Au souvenir d’une des activités de classe inusitées de M. Stern, M. Shaikh rit de bon cœur. «Tous les ans, une journée des arts avait lieu à l’école. On s’attendait à ce qu’une pièce ou une saynète soit présentée, mais notre enseignant avait une idée différente.
«Au lieu de monter une pièce, M. Stern nous a invités à discuter de notre point de vue personnel sur l’art à l’extérieur de l’école. Le directeur a vu rouge parce que ce n’était pas ce qu’il avait en tête.»
M. Stern donnait l’impression à chaque élève d’être spécial, une de ses réalisations les plus durables. M. Shaikh se souvient que M. Stern lui a fait ce cadeau personnel.

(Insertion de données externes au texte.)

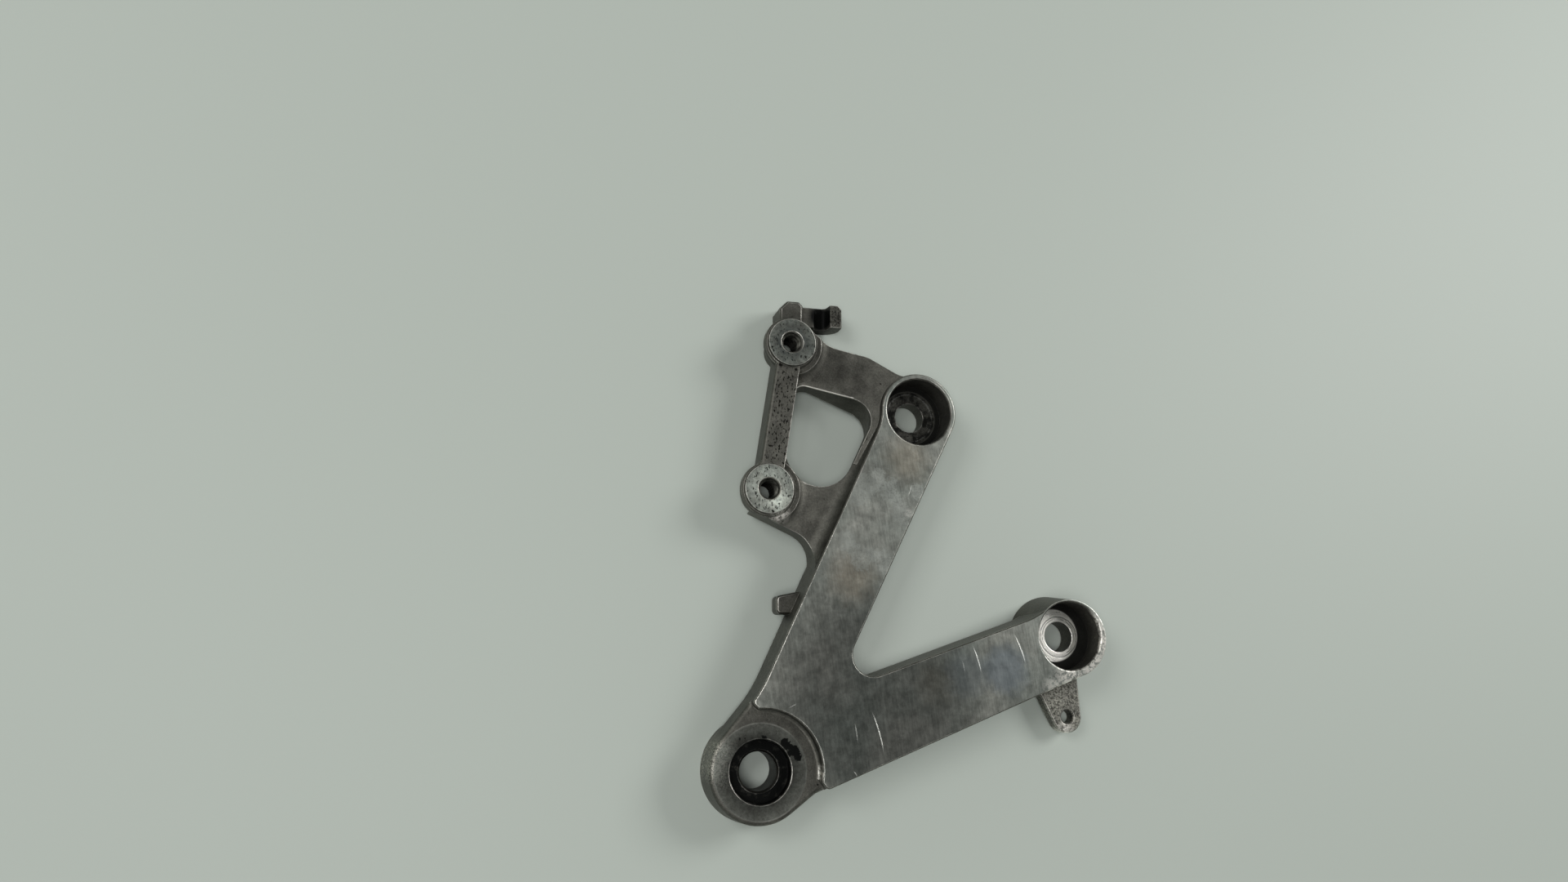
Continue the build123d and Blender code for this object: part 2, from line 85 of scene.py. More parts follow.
MM = 0.001
casting = frame["nodes"]["bracket"]
mounts = {mount["name"]: mount for mount in frame["record"]["mounts"]}
AXES = {
    name: (mounts[mount]["pos_m"][0] / MM, mounts[mount]["pos_m"][1] / MM, 0.0)
    for name, mount in (
        ("peg", "footpeg_bore"), ("upper", "upper_mount_bore"), ("rear", "rear_mount_bore"),
        ("guard_upper", "upper_guard_thread"), ("guard_lower", "lower_guard_thread"),
    )
}
FRONT = cad_box[1][2] / MM
PEG_FACE = mounts["footpeg_face"]["pos_m"][2] / MM
STRUT_TOP = 12.0
GUARD_FACE = 12.9
WEB_FACE = 10.0
COUNTERBORE_RADIUS = mounts["upper_mount_counterbore"]["dims"]["r_mm"]
PEG_COUNTERBORE_RADIUS = mounts["footpeg_counterbore"]["dims"]["r_mm"]
PEG_BORE_RADIUS = mounts["footpeg_bore"]["dims"]["r_mm"]
PEG_BOSS_RADIUS = 17.0
GUARD_BOSS_RADIUS = 7.5
GUARD_HOLE_REACH = 3.2
COLLAR_REACH = 12.0
STRUT_START = 40.0
SLACK = 0.15                           # a face's points lie within this of its height

# Bare die cast aluminium: a dull grey skin with the grain of the die, and paler and smoother
# where a cutter went over it
metal = bpy.data.materials.new("bare_die_cast_aluminium")
metal.use_nodes = True
tree = metal.node_tree
tree.nodes.clear()

# Place on the casting in millimetres, and the way that its surface looks: upward is 1 where it
# tilts by less than 10 degrees, and upright where it tilts by more than 73
coords = add_node(tree, "TexCoord", out="Object")
place = add_node(tree, "VectorMath", {0: coords, 3: 1 / MM}, operation="SCALE")
height = add_node(tree, "SeparateXYZ", {0: place}, out=2)
plan = add_node(tree, "VectorMath", {0: place, 1: (1, 1, 0)}, operation="MULTIPLY")
normal = add_node(tree, "NewGeometry", out="True Normal")
facing = add_node(tree, "SeparateXYZ", {0: normal}, out=2)
upward = add_node(tree, "MapRange", {0: facing, 1: 0.93, 2: 0.985})
upright = add_node(tree, "MapRange", {0: facing, 1: 0.5, 2: 0.3})
radius = {
    name: add_node(tree, "VectorMath", {0: plan, 1: axis}, operation="DISTANCE", out="Value")
    for name, axis in AXES.items()
}
for name, first, second in (("guard", "guard_upper", "guard_lower"), ("seat", "upper", "rear")):
    radius[name] = add_node(tree, "Math", {0: radius[first], 1: radius[second]}, operation="MINIMUM")

# Uneven tones, each by the size of its patches, from clouds down to the grain that the die leaves,
# which is drawn a little coarse so that it shows
noise = {
    name: add_node(
        tree, "TexNoise", {"Vector": place, "Scale": 1 / size, "Detail": detail, "Roughness": rough}
    )
    for name, size, detail, rough in (
        ("clouds", 20.0, 3.0, 0.6), ("wear", 10.0, 4.0, 0.6), ("blotches", 3.6, 6.0, 0.68),
        ("grease", 2.4, 6.0, 0.70), ("mottle", 1.1, 5.0, 0.7), ("grain", 0.52, 4.0, 0.65),
    )
}
patchy = add_node(tree, "MapRange", {0: noise["blotches"], 1: 0.34, 2: 0.56, 3: 0.35})
rubbed = add_node(tree, "MapRange", {0: noise["wear"], 1: 0.40, 2: 0.58, 3: 0.25})
fretted = add_node(tree, "MapRange", {0: noise["mottle"], 1: 0.36, 2: 0.56, 3: 0.4})
speckled = add_node(tree, "MapRange", {0: noise["mottle"], 1: 0.43, 2: 0.51, 3: 0.08})

# Hollows and edges: what lies in a corner is darkened, partly as dirt and partly as painted shade, and
# what stands proud is rubbed bright
HOLLOW_REACH = 5.0
EDGE_WIDTH = 0.4
LIP_WIDTH = 0.8
hollow = add_node(
    tree, "AmbientOcclusion", {"Distance": HOLLOW_REACH * MM}, out="AO", samples=8, only_local=True
)
soft_normal = add_node(tree, "Bevel", {"Radius": EDGE_WIDTH * MM}, samples=8)
turn = add_node(tree, "VectorMath", {0: soft_normal, 1: normal}, operation="DOT_PRODUCT", out="Value")
worn = add_node(tree, "MapRange", {0: turn, 1: 0.995, 2: 0.92})
proud = add_node(tree, "MapRange", {0: hollow, 1: 0.72, 2: 0.92})
for part in (proud, rubbed, fretted):
    worn = add_node(tree, "Math", {0: worn, 1: part}, operation="MULTIPLY")
lip_normal = add_node(tree, "Bevel", {"Radius": LIP_WIDTH * MM}, samples=8)
lip = add_node(tree, "VectorMath", {0: lip_normal, 1: normal}, operation="DOT_PRODUCT", out="Value")
lip = add_node(tree, "MapRange", {0: lip, 1: 0.99, 2: 0.95})

# Where each face lies: between two heights, and within or beyond a distance of an axis. The last
# value says that only what looks up counts.
level = {}
for name, low, high, axis, test, reach, looks_up in (
    ("front", FRONT - 0.3, FRONT + 1, "peg", "GREATER_THAN", 0.0, True),
    ("peg", PEG_FACE - SLACK, PEG_FACE + SLACK, "peg", "LESS_THAN", PEG_BOSS_RADIUS, True),
    ("strut", STRUT_TOP - SLACK, STRUT_TOP + SLACK, "peg", "GREATER_THAN", STRUT_START, True),
    ("guard", GUARD_FACE - SLACK, GUARD_FACE + SLACK, "guard", "LESS_THAN", GUARD_BOSS_RADIUS, True),
    ("guard_hole", 0.0, GUARD_FACE - 0.3, "guard", "LESS_THAN", GUARD_HOLE_REACH, False),
    ("seat", 1.0, FRONT - 0.4, "seat", "LESS_THAN", COUNTERBORE_RADIUS + 0.05, False),
    ("peg_seat", 1.0, PEG_FACE - 0.25, "peg", "LESS_THAN", PEG_COUNTERBORE_RADIUS + 0.1, False),
    ("collar", WEB_FACE - 1.0, STRUT_TOP - 0.1, "guard", "LESS_THAN", COLLAR_REACH, False),
):
    above = add_node(tree, "Math", {0: height, 1: low}, operation="GREATER_THAN")
    below = add_node(tree, "Math", {0: height, 1: high}, operation="LESS_THAN")
    near = add_node(tree, "Math", {0: radius[axis], 1: reach}, operation=test)
    level[name] = above
    for part in (below, near, upward) if looks_up else (below, near):
        level[name] = add_node(tree, "Math", {0: level[name], 1: part}, operation="MULTIPLY")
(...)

«Aurangzaib est mon vrai prénom. Étant donné que la plupart des gens ne pouvaient ni le prononcer ni s’en souvenir, j’utilisais toujours l’abréviation Zaib. Bien entendu, Lawrence Stern n’a pas accepté ce compromis. La première fois qu’il m’a rencontré, il m’a dit : “Tu te nommes Aurangzaib Shaikh, d’après le dernier grand empereur moghol. John Dryden a écrit une pièce de théâtre sur toi.”
«Il savait quelque chose sur moi que personne d’autre ne connaissait.»
Pendant les derniers jours de Lawrence Stern, ses anciens élèves ont célébré sa vie de multiples façons. Zaib Shaikh l’a fait par les médias.
«Cette semaine-là, j’avais été invité à animer une émission, intitulée Q, à la chaîne de CBC; je sais qu’il en aurait été fier. Je lui ai donc rendu hommage à la radio. Il est décédé deux jours plus tard. Il recevait des soins palliatifs à Oakville, dans un endroit entouré de jardins. Il vouait une passion secrète au jardinage.»
L’amour de M. Stern pour le jardinage ne surprend pas, car il a passé sa vie à cultiver des talents et à stimuler le développement personnel de ses élèves.